Locomotives dispute heading for high court
State freight, rail and logistics group Transnet has lodged a court application to review and set aside four controversial contracts totalling R54.5bn to buy more than 1,000 locomotives.
The application was filed on Tuesday at the high court in Johannesburg.
Transnet signed the multibillion rand contracts, one of the largest procurement initiatives by a state-owned entity, in March 2014. The deal was signed with South China Rail, North China Rail, General Electric (GE) and Bombardier Transportation as part of a strategy to renew Transnet’s rolling stock.
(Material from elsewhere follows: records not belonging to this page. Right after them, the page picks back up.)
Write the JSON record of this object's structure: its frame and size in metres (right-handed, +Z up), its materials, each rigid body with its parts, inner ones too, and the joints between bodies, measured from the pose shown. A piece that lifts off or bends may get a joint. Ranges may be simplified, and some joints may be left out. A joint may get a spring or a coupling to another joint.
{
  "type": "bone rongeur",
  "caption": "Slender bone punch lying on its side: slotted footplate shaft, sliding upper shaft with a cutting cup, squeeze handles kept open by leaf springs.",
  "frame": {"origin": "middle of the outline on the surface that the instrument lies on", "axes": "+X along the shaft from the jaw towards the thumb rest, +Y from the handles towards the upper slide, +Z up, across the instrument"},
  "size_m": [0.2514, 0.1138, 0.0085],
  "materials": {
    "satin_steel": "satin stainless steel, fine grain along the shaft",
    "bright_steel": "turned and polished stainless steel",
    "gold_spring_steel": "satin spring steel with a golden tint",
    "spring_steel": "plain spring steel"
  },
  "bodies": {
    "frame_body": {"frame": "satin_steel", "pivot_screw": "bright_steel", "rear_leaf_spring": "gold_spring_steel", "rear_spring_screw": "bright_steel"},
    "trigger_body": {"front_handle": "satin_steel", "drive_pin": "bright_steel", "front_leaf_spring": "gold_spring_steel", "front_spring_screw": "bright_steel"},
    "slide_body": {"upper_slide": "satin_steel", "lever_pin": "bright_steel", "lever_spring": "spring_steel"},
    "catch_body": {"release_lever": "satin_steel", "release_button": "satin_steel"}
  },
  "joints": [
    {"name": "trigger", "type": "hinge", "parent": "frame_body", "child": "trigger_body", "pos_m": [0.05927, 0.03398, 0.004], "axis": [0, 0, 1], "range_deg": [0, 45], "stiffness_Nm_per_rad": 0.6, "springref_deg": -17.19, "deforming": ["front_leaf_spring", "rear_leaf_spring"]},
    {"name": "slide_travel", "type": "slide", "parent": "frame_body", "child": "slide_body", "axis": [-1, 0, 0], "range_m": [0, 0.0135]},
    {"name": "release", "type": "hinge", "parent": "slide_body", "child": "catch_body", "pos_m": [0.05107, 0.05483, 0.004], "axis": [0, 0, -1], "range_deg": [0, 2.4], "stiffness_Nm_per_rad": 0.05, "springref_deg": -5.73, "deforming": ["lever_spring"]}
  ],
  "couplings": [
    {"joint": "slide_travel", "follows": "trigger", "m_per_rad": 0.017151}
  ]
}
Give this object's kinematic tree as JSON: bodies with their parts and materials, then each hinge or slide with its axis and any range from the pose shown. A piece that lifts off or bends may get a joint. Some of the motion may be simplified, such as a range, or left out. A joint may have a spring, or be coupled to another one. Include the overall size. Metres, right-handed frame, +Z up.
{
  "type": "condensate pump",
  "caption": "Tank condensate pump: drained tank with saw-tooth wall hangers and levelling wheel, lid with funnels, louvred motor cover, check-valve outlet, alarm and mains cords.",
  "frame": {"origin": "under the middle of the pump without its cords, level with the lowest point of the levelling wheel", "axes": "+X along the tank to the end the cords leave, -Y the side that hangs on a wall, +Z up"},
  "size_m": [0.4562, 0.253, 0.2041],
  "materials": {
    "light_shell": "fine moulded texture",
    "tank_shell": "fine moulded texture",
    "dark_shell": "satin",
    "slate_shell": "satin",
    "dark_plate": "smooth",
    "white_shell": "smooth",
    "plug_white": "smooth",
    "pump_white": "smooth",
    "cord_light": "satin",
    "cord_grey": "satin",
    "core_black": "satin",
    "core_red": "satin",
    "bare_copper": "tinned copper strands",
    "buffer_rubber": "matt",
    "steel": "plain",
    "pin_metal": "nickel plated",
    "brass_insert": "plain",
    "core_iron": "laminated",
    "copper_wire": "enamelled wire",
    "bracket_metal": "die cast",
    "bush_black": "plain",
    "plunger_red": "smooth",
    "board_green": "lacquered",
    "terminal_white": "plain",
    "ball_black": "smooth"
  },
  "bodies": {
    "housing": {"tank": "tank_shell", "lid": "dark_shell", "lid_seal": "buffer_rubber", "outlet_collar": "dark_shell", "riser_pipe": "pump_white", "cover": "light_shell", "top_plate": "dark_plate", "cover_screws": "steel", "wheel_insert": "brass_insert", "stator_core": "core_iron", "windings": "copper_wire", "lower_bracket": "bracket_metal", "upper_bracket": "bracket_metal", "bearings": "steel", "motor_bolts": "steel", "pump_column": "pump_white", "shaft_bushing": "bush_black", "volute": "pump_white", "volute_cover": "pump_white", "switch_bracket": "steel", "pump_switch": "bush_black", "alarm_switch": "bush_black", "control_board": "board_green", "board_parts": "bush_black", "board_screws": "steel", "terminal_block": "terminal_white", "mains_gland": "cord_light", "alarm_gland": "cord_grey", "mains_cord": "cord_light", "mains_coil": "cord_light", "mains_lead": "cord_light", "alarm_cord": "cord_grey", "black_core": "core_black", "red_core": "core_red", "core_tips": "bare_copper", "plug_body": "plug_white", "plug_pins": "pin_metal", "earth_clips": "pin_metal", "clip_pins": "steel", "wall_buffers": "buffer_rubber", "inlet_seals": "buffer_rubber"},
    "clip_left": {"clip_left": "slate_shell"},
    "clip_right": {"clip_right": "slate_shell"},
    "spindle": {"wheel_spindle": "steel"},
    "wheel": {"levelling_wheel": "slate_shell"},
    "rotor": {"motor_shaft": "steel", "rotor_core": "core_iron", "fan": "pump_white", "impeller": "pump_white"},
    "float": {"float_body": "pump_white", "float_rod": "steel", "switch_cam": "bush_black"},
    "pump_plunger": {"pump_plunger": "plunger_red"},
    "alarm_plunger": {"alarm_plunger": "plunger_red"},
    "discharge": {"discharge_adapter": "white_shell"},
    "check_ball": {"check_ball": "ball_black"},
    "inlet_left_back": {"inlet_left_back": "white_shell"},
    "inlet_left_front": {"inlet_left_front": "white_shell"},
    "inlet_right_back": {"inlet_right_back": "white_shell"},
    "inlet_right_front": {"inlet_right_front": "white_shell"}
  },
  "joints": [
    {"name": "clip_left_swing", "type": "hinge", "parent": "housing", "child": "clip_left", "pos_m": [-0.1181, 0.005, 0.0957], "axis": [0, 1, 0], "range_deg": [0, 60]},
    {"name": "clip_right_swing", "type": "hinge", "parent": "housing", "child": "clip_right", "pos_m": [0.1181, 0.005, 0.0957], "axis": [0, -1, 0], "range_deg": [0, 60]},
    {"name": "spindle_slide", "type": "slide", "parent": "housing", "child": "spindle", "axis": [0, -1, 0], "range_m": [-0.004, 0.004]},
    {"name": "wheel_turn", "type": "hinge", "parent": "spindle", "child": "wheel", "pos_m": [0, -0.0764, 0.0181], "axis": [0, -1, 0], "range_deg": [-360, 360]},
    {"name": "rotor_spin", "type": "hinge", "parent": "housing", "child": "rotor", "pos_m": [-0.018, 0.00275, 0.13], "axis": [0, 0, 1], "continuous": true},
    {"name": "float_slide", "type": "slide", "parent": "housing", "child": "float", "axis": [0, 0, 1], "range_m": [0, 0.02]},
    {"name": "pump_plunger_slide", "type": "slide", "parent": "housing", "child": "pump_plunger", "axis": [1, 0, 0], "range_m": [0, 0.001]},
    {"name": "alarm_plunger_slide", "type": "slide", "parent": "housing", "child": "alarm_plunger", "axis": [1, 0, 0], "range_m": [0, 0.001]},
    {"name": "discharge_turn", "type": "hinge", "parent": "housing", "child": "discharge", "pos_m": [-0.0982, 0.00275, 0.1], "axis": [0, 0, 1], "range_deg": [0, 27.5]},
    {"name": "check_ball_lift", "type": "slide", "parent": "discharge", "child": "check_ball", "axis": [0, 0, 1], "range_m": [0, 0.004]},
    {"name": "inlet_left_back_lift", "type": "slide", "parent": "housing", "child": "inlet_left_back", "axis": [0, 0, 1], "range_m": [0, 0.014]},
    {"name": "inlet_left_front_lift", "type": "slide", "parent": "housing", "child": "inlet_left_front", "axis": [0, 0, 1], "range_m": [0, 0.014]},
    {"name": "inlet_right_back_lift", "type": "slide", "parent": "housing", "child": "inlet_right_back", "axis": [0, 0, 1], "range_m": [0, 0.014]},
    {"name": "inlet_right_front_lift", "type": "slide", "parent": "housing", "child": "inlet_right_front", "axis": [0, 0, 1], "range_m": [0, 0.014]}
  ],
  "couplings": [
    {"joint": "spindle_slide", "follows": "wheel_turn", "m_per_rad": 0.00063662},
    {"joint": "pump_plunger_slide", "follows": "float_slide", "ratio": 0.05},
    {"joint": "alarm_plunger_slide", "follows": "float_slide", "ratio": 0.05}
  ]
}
The initial estimated price of the locomotives tender was R38.6bn but it shot up to R54.5bn amid claims of corruption in awarding the contracts. The Gupta family, friends and business partners of former president Jacob Zuma and his son Duduzane, allegedly got millions of rand in kickbacks, according to testimony to the state-capture inquiry chaired by deputy chief justice Raymond Zondo.
Briefing members of parliament’s standing committee on public accounts on Tuesday, Transnet executives said the locomotives were procured irregularly for Transnet’s general freight business. The group said it was working with the Special Investigating Unit (SIU) to review and set aside the four contracts.
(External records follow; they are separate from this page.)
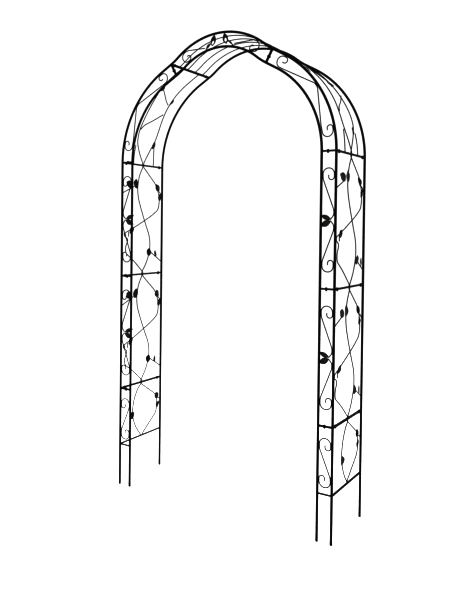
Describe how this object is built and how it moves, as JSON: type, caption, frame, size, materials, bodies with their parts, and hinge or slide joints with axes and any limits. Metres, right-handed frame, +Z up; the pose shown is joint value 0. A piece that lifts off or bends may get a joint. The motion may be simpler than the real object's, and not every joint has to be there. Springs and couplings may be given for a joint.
{
  "type": "garden trellis arch",
  "caption": "Bolted steel garden arch with a pointed crown, ladder fronts of scrollwork and side trellises of leafy vine wires; its bare legs push into the ground.",
  "frame": {"origin": "on the plane of the leg ends, at the middle of the arch's width and depth", "axes": "+Z up, +X across the opening to the right as seen from the front, -Y the front, where the scrollwork is"},
  "size_m": [1.4012, 0.4, 2.6409],
  "materials": {
    "tube_powder_coat": "black satin powder coat on steel tube, fine orange peel",
    "bar_powder_coat": "black satin powder coat on flat steel bar",
    "wire_powder_coat": "black satin powder coat on bent steel wire",
    "leaf_powder_coat": "black satin powder coat on pressed sheet leaves",
    "fastener_black_steel": "black coated bolts and nuts, slightly glossier than the frame",
    "spigot_steel": "plain drawn steel, hidden in the tubes",
    "leg_plug_plastic": "moulded black polythene"
  },
  "bodies": {
    "root": {"crown_bars": "bar_powder_coat", "crown_front_inner_tube": "tube_powder_coat", "crown_front_outer_tube": "tube_powder_coat", "crown_rear_tube": "tube_powder_coat", "crown_scrolls": "wire_powder_coat", "crown_vines": "wire_powder_coat", "joint_bolts": "fastener_black_steel", "joint_nuts": "fastener_black_steel", "left_bottom_bars": "bar_powder_coat", "left_bottom_front_inner_tube": "tube_powder_coat", "left_bottom_front_outer_tube": "tube_powder_coat", "left_bottom_rear_tube": "tube_powder_coat", "left_bottom_scrolls": "wire_powder_coat", "left_bottom_vines": "wire_powder_coat", "left_middle_bars": "bar_powder_coat", "left_middle_front_inner_tube": "tube_powder_coat", "left_middle_front_outer_tube": "tube_powder_coat", "left_middle_rear_tube": "tube_powder_coat", "left_middle_scrolls": "wire_powder_coat", "left_middle_vines": "wire_powder_coat", "left_quarter_bars": "bar_powder_coat", "left_quarter_front_inner_tube": "tube_powder_coat", "left_quarter_front_outer_tube": "tube_powder_coat", "left_quarter_rear_tube": "tube_powder_coat", "left_quarter_scrolls": "wire_powder_coat", "left_quarter_vines": "wire_powder_coat", "left_upper_bars": "bar_powder_coat", "left_upper_front_inner_tube": "tube_powder_coat", "left_upper_front_outer_tube": "tube_powder_coat", "left_upper_rear_tube": "tube_powder_coat", "left_upper_scrolls": "wire_powder_coat", "left_upper_vines": "wire_powder_coat", "leg_plugs": "leg_plug_plastic", "right_bottom_bars": "bar_powder_coat", "right_bottom_front_inner_tube": "tube_powder_coat", "right_bottom_front_outer_tube": "tube_powder_coat", "right_bottom_rear_tube": "tube_powder_coat", "right_bottom_scrolls": "wire_powder_coat", "right_bottom_vines": "wire_powder_coat", "right_middle_bars": "bar_powder_coat", "right_middle_front_inner_tube": "tube_powder_coat", "right_middle_front_outer_tube": "tube_powder_coat", "right_middle_rear_tube": "tube_powder_coat", "right_middle_scrolls": "wire_powder_coat", "right_middle_vines": "wire_powder_coat", "right_quarter_bars": "bar_powder_coat", "right_quarter_front_inner_tube": "tube_powder_coat", "right_quarter_front_outer_tube": "tube_powder_coat", "right_quarter_rear_tube": "tube_powder_coat", "right_quarter_scrolls": "wire_powder_coat", "right_quarter_vines": "wire_powder_coat", "right_upper_bars": "bar_powder_coat", "right_upper_front_inner_tube": "tube_powder_coat", "right_upper_front_outer_tube": "tube_powder_coat", "right_upper_rear_tube": "tube_powder_coat", "right_upper_scrolls": "wire_powder_coat", "right_upper_vines": "wire_powder_coat", "scroll_leaves": "leaf_powder_coat", "tube_spigots": "spigot_steel", "vine_leaves": "leaf_powder_coat"}
  },
  "joints": []
}
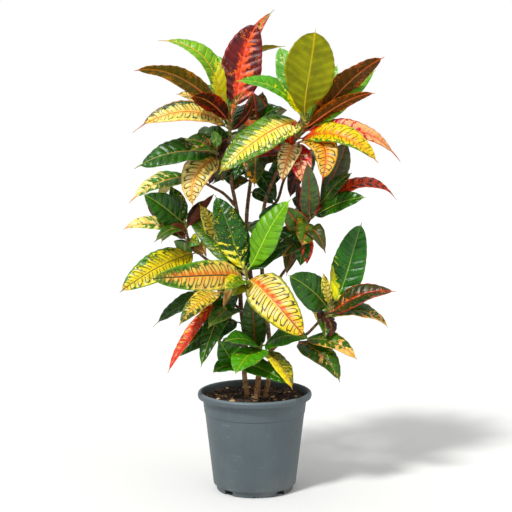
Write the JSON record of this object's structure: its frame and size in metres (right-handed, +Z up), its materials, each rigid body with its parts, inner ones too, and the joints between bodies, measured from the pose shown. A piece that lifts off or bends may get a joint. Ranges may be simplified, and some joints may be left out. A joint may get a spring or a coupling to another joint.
{
  "type": "potted croton",
  "caption": "Potted croton: woody cuttings with side shoots and leathery variegated leaves, in a tapered round nursery pot with soil.",
  "frame": {"origin": "under the middle of the whole plant's spread, on the surface that the pot stands on; the pot's own axis is 11 mm towards -X and 4 mm towards -Y from it", "axes": "+Z up along the pot's axis, -Y towards the side that the picture was taken from, +X to that view's right"},
  "size_m": [0.5013, 0.3094, 0.8784],
  "materials": {
    "pot": "matte",
    "soil": "matte",
    "bark": "matte",
    "leaf_bright": "satin",
    "leaf_brown": "satin",
    "leaf_coral": "satin",
    "leaf_dark": "satin",
    "leaf_green": "satin",
    "leaf_lime": "satin",
    "leaf_maroon": "satin",
    "leaf_olive": "satin",
    "leaf_orange": "satin",
    "leaf_pale": "satin",
    "leaf_red": "satin",
    "leaf_yellow": "satin"
  },
  "bodies": {
    "root": {"pot": "pot", "soil": "soil", "stem_left": "bark", "stem_centre": "bark", "stem_right": "bark", "left_crown_leaf_1": "leaf_lime", "left_crown_leaf_2": "leaf_brown", "left_crown_leaf_3": "leaf_maroon", "left_crown_leaf_4": "leaf_yellow", "left_crown_leaf_5": "leaf_coral", "left_crown_leaf_6": "leaf_coral", "left_crown_leaf_7": "leaf_olive", "right_crown_leaf_1": "leaf_olive", "right_crown_leaf_2": "leaf_pale", "right_crown_leaf_3": "leaf_brown", "right_crown_leaf_4": "leaf_brown", "right_crown_leaf_5": "leaf_yellow", "right_crown_leaf_6": "leaf_orange", "right_crown_leaf_7": "leaf_orange", "right_crown_leaf_8": "leaf_coral", "right_crown_leaf_9": "leaf_yellow", "right_crown_leaf_10": "leaf_bright", "upper_left_leaf_1": "leaf_green", "upper_left_leaf_2": "leaf_yellow", "upper_left_leaf_3": "leaf_pale", "middle_left_leaf_1": "leaf_green", "middle_left_leaf_2": "leaf_lime", "middle_left_leaf_3": "leaf_yellow", "front_leaf_1": "leaf_bright", "front_leaf_2": "leaf_green", "front_leaf_3": "leaf_yellow", "front_leaf_4": "leaf_orange", "front_leaf_5": "leaf_yellow", "lower_right_leaf_1": "leaf_green", "lower_right_leaf_2": "leaf_green", "lower_right_leaf_3": "leaf_dark", "lower_right_leaf_4": "leaf_green", "lower_right_leaf_5": "leaf_green", "lower_right_leaf_6": "leaf_green", "foot_leaf_1": "leaf_green", "foot_leaf_2": "leaf_bright", "foot_leaf_3": "leaf_yellow", "lower_left_leaf_1": "leaf_green", "lower_left_leaf_2": "leaf_yellow", "lower_left_leaf_3": "leaf_red", "lower_left_leaf_4": "leaf_green", "lower_left_leaf_5": "leaf_green", "middle_right_leaf_1": "leaf_red", "middle_right_leaf_2": "leaf_dark", "middle_right_leaf_3": "leaf_green", "middle_right_leaf_4": "leaf_dark", "middle_right_leaf_5": "leaf_dark", "rear_leaf_1": "leaf_green", "rear_leaf_2": "leaf_yellow", "rear_leaf_3": "leaf_green", "rear_leaf_4": "leaf_yellow", "rear_leaf_5": "leaf_dark", "rear_leaf_6": "leaf_green", "rear_leaf_7": "leaf_green", "rear_leaf_8": "leaf_green"}
  },
  "joints": []
}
Sandra Coetzee, Transnet chief legal officer, told MPs that some were delivered. Others were found to be defective.
GE was contracted for 233 locomotives and managed to deliver all. South China Rail was contracted for 359 locomotives, with 260 delivered to date. The agreement with North China Rail was for 332 locomotives, but it deliver only 22. Bombardier was contracted for 240 locomotives and 68 had been delivered to date. “The remedy Transnet is seeking is that it retains what it has acquired minus the profit, so we retain on a reasonable price basis and that which is defective we do not retain,” Coetzee said.
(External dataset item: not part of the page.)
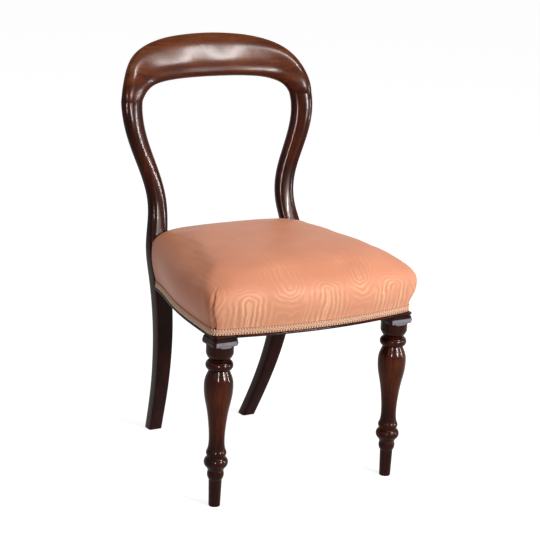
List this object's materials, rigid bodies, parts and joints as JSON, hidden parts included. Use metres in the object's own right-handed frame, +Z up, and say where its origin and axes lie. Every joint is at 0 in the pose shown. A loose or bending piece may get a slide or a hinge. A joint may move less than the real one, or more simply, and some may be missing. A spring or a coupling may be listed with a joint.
{
  "type": "dining chair",
  "caption": "Dining chair with an open rounded back hoop, turned front legs, swept back legs and a sprung seat in figured fabric edged with braid.",
  "frame": {"origin": "middle of the footprint on the floor", "axes": "+Z up, +X to the sitter's right hand side as seen from the front, +Y to the back"},
  "size_m": [0.4984, 0.5617, 0.877],
  "materials": {
    "mahogany": "french polished",
    "rail_wood": "polished outside, plain inside",
    "block_wood": "plain",
    "dowel_wood": "plain",
    "screw_steel": "dull",
    "tack_steel": "blued",
    "webbing_jute": "woven",
    "spring_wire": "coppered",
    "hessian": "coarse woven",
    "horsehair": "curled hair",
    "cotton": "felted",
    "moire_fabric": "watered silk",
    "gimp_braid": "looped braid"
  },
  "bodies": {
    "root": {"back_post_left": "mahogany", "back_post_right": "mahogany", "back_rail": "rail_wood", "corner_block_front_left": "block_wood", "corner_block_front_right": "block_wood", "corner_block_rear_left": "block_wood", "corner_block_rear_right": "block_wood", "corner_block_screws": "screw_steel", "cotton_wadding": "cotton", "crest_dowels": "dowel_wood", "crest_rail": "mahogany", "front_leg_left": "mahogany", "front_leg_right": "mahogany", "front_rail": "rail_wood", "front_rail_bead": "mahogany", "gimp_braid_back": "gimp_braid", "gimp_braid_front": "gimp_braid", "hair_stuffing": "horsehair", "seat_cover": "moire_fabric", "seat_spring_front_left": "spring_wire", "seat_spring_front_right": "spring_wire", "seat_spring_middle": "spring_wire", "seat_spring_rear_left": "spring_wire", "seat_spring_rear_right": "spring_wire", "side_rail_bead_left": "mahogany", "side_rail_bead_right": "mahogany", "side_rail_left": "rail_wood", "side_rail_right": "rail_wood", "spring_canvas": "hessian", "webbing_cross_front": "webbing_jute", "webbing_cross_middle": "webbing_jute", "webbing_cross_rear": "webbing_jute", "webbing_long_left": "webbing_jute", "webbing_long_middle": "webbing_jute", "webbing_long_right": "webbing_jute", "webbing_tacks": "tack_steel"}
  },
  "joints": []
}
Transnet and the SIU said in their court papers that the procurement was based on a flawed market demand strategy. Laws, government instructions and Transnet policies were ignored to effect payment to some of the manufacturers. The transactions concluded by the previous Transnet management and board failed to meet minimum standards prescribed by the Public Finance Management Act, including ensuring procurement processes are fair, equitable and competitive.
Transnet group CEO Portia Derby said there were about 194 parked locomotives waiting for spare parts, but the Chinese makers have not been forthcoming since Transnet indicated it would take the legal route.
Derby said Transnet had to rely on locomotives aged 30 to 40 years that it had planned to retire. “We are now facing a much higher failure rate and also unscheduled maintenance, so this [the locomotives issue] does have a material impact on the organisation,” Derby said.
Transnet and the SIU are collaborating in identifying further evidence of maladministration, irregularities and significant losses to the company, as well as future losses on interest rate transactions and the role of Nedbank in financing the locomotives deal, MPs heard.
Public enterprises minister Pravin Gordhan said Transnet is on track to recover under new leadership. More contracts were being reviewed to ensure compliance with procurement rules.
Transnet was issued with a qualified audit opinion for the past three years (2017/2018, 2018/2019 and 2019/2020) for reasons such as irregular expenditure and lack of adherence to supply chain policies and procedures.